All those are things we have achieved, but I mentioned some unfinished business, and I wish to cover three subjects briefly. First, just like, I am sure, Members from all parties, I continue to be concerned by the state of mental healthcare for our young people in particular. It is an absolute shock to realise that the most common cause of death among young men aged between 18 and 35 is not an accident or an incident, or a drugs overdose or a physical illness; it is that they take their own lives. That is a mental health condition that we must tackle, and all Governments of all colours must do so urgently. I have done a lot of work on social care and the regulation and inspection of care home, and that needs to continue.

I really do not want to go down this road too controversially, but I worked for the BBC for many happy years. The BBC and the Government of whatever colour must ensure that the over-75s continue to get the free licence fee concession. I have spoken about that at great length, and I do not intend to rehearse all those arguments now.

As we are on the subject of the media, may I just say a few words about social media, which was touched on by other colleagues? The pressure that MPs find themselves under because of social media is something that has not been sufficiently addressed. I am fortunate in that I have not suffered the sort of threats, abuse or intimidation that many other colleagues in this House have, but none the less—I think that you only get this if you have been an MP—the constant low-level incoming does start to chip away. I do not think that this House, the social media companies or our legislation have caught up with what can be done about that. This happens, as has been said earlier, during election periods. We need to ensure that the role of social media during this and all future elections is more tightly controlled under law and under regulation.

I want quite properly to thank people without whom it would not have been possible for me to do this job. First, the North Devon Conservative Association has been a huge support to me ever since I was selected to do this role at the beginning of 2013. May I just mention the three chairs of the North Devon Conservative Association: Jeremy Smith-Bingham, David Barker and the current chair, Chris Guyver, who I have put in a pickle having to reselect a North Devon candidate in the space of a few days. [Interruption.] Does my hon. Friend Crispin Blunt know him by any chance? It sounds like he might. I want to thank all the Ministers and officials and the special advisers who I worked with when I was Parliamentary Private Secretary at two Departments—the Department for Work and Pensions and the Ministry of Justice. It was a pleasure to serve them and to serve the Government in that role.
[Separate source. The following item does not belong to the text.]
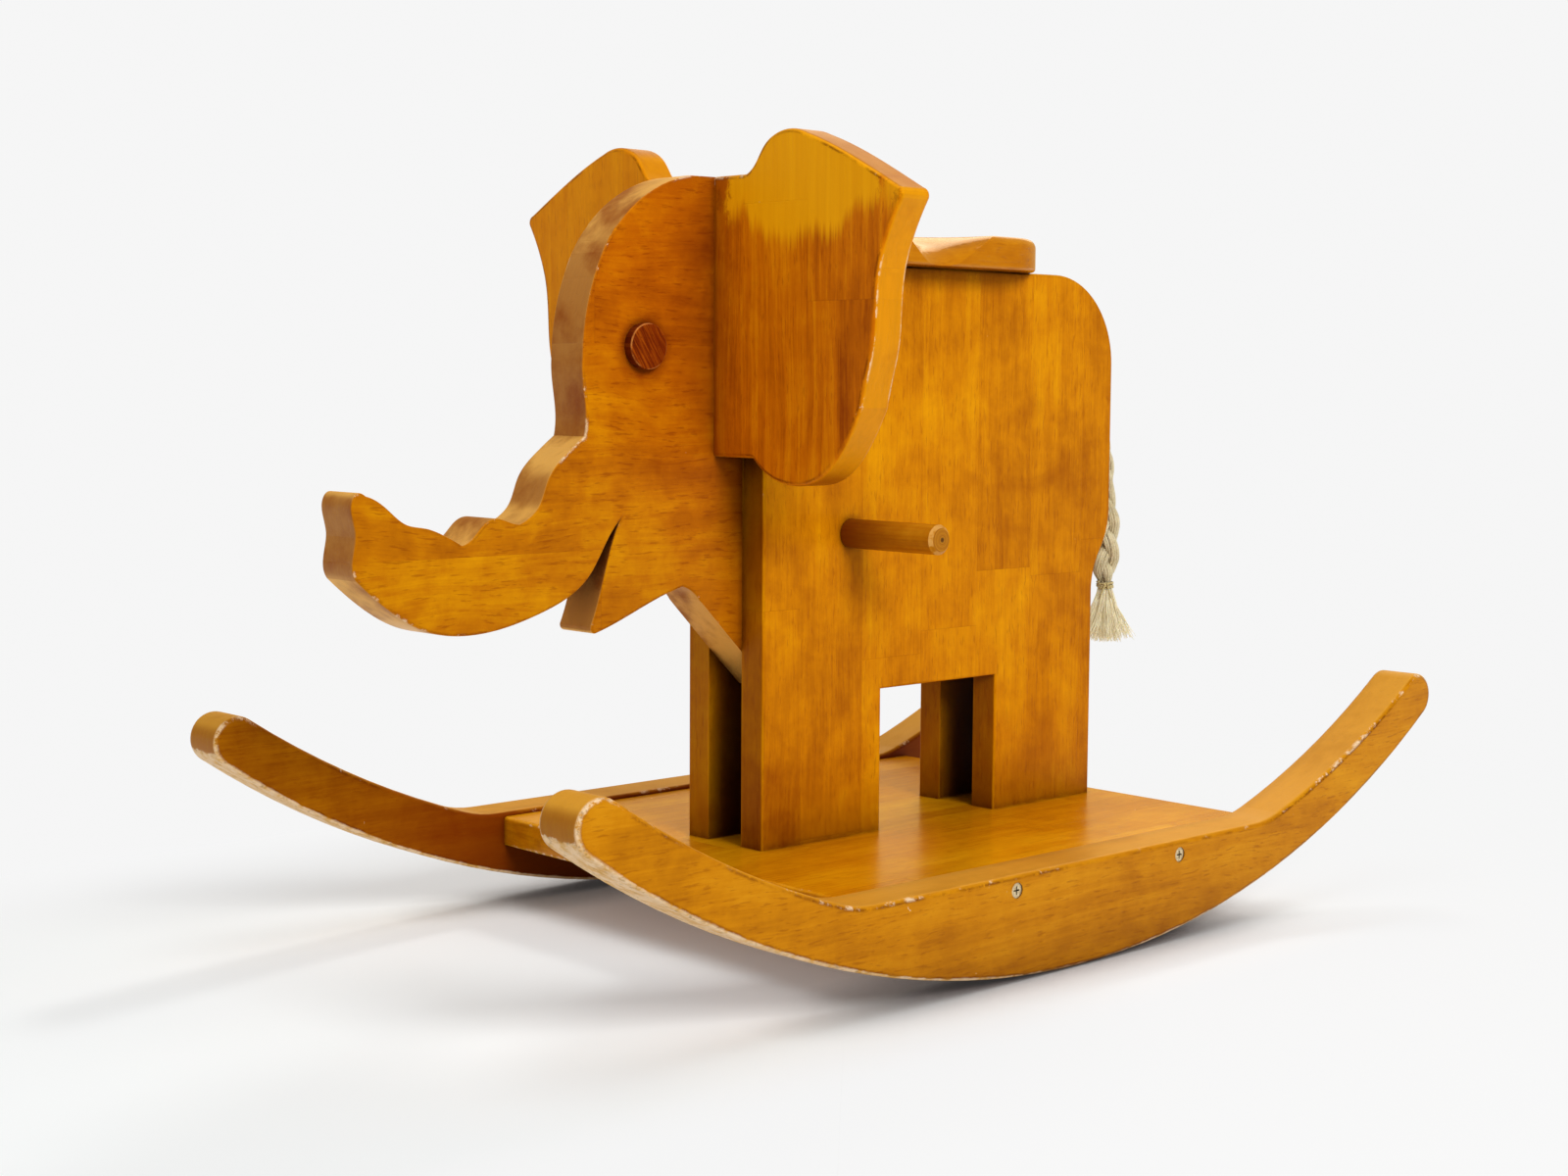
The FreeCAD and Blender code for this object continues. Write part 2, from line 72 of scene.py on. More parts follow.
# Colours as linear red, green, blue
UMBER = (0.095, 0.009, 0.001)
BARE = (0.62, 0.33, 0.07)
PALE_BARE = (0.78, 0.56, 0.34)
GRIME = (0.20, 0.11, 0.04)
END_GRAIN = (0.22, 0.038, 0.001)
WARM_SHINE = (1.0, 0.48, 0.03)
RAW_SHINE = (1.0, 0.8, 0.6)
RED_SHADE = (0.14, 0.010, 0.001)
DEEP_SHADE = (0.012, 0.0005, 0.0003)
EYE_DARK = (0.055, 0.004, 0.001)
CORD = (0.80, 0.70, 0.44)
CORD_SHADE = (0.50, 0.40, 0.19)

# The studio: seen directly, as fill light and in the varnish's reflections
STUDIO_WHITE = (0.92, 0.92, 0.92)
STUDIO_FILL = (0.32, 0.32, 0.32)
STUDIO_MIRROR = (0.78, 0.50, 0.20)

# The floor takes shadows round this point, and fades to the studio's white between these distances from it
SHADOW_MIDDLE = 0.12
SHADOW_SHARE = 0.86
FLOOR_FADE_FROM, FLOOR_FADE_TO = 0.50, 0.95
FLOOR_HALF = 30.0
FLOOR_DROP = 0.4 * MM

# The camera that the photograph's edges lead to
CAMERA_AT = (1.00587, 1.02239, 0.33822)
CAMERA_YAW, CAMERA_PITCH, CAMERA_ROLL = (math.radians(v) for v in (-132.807, -5.162, 0.3535))
CAMERA_LENS_MM, CAMERA_SENSOR_MM, CAMERA_FAR = 51.98, 36.0, 100.0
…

I thank my colleagues, the south-west MPs, including my hon. Friend the Member for Truro and Falmouth, who I am glad to see in her place. All of us, across the region, have worked really hard since 2015—there have been a lot of us since 2015 and long may that continue—to promote the south-west and its interests. I also thank my absolutely brilliant staff in the constituency and here at Westminster. Let me just mention by name my four current members of staff. Thank you very much indeed to Matt Cox and to my three members of staff who have been with me since the beginning in 2015: Marianne Kemp, Dan Shapland and David Hoare, who have all been brilliant in helping me along.

Finally, I thank the people of North Devon, who did me the privilege and honour of electing me not once, but twice to be their Member of Parliament in North Devon. Helping them, assisting them, meeting them, and sometimes having animated conversations with them really has been an honour and a privilege, and I wish my successor in the role all the very best. I clearly hope that they will be sitting on the Conservative Benches, but whoever they are, I truly wish them all the best. I thank you, Madam Deputy Speaker, and the staff of the House as well. It is now time to get Pexit done!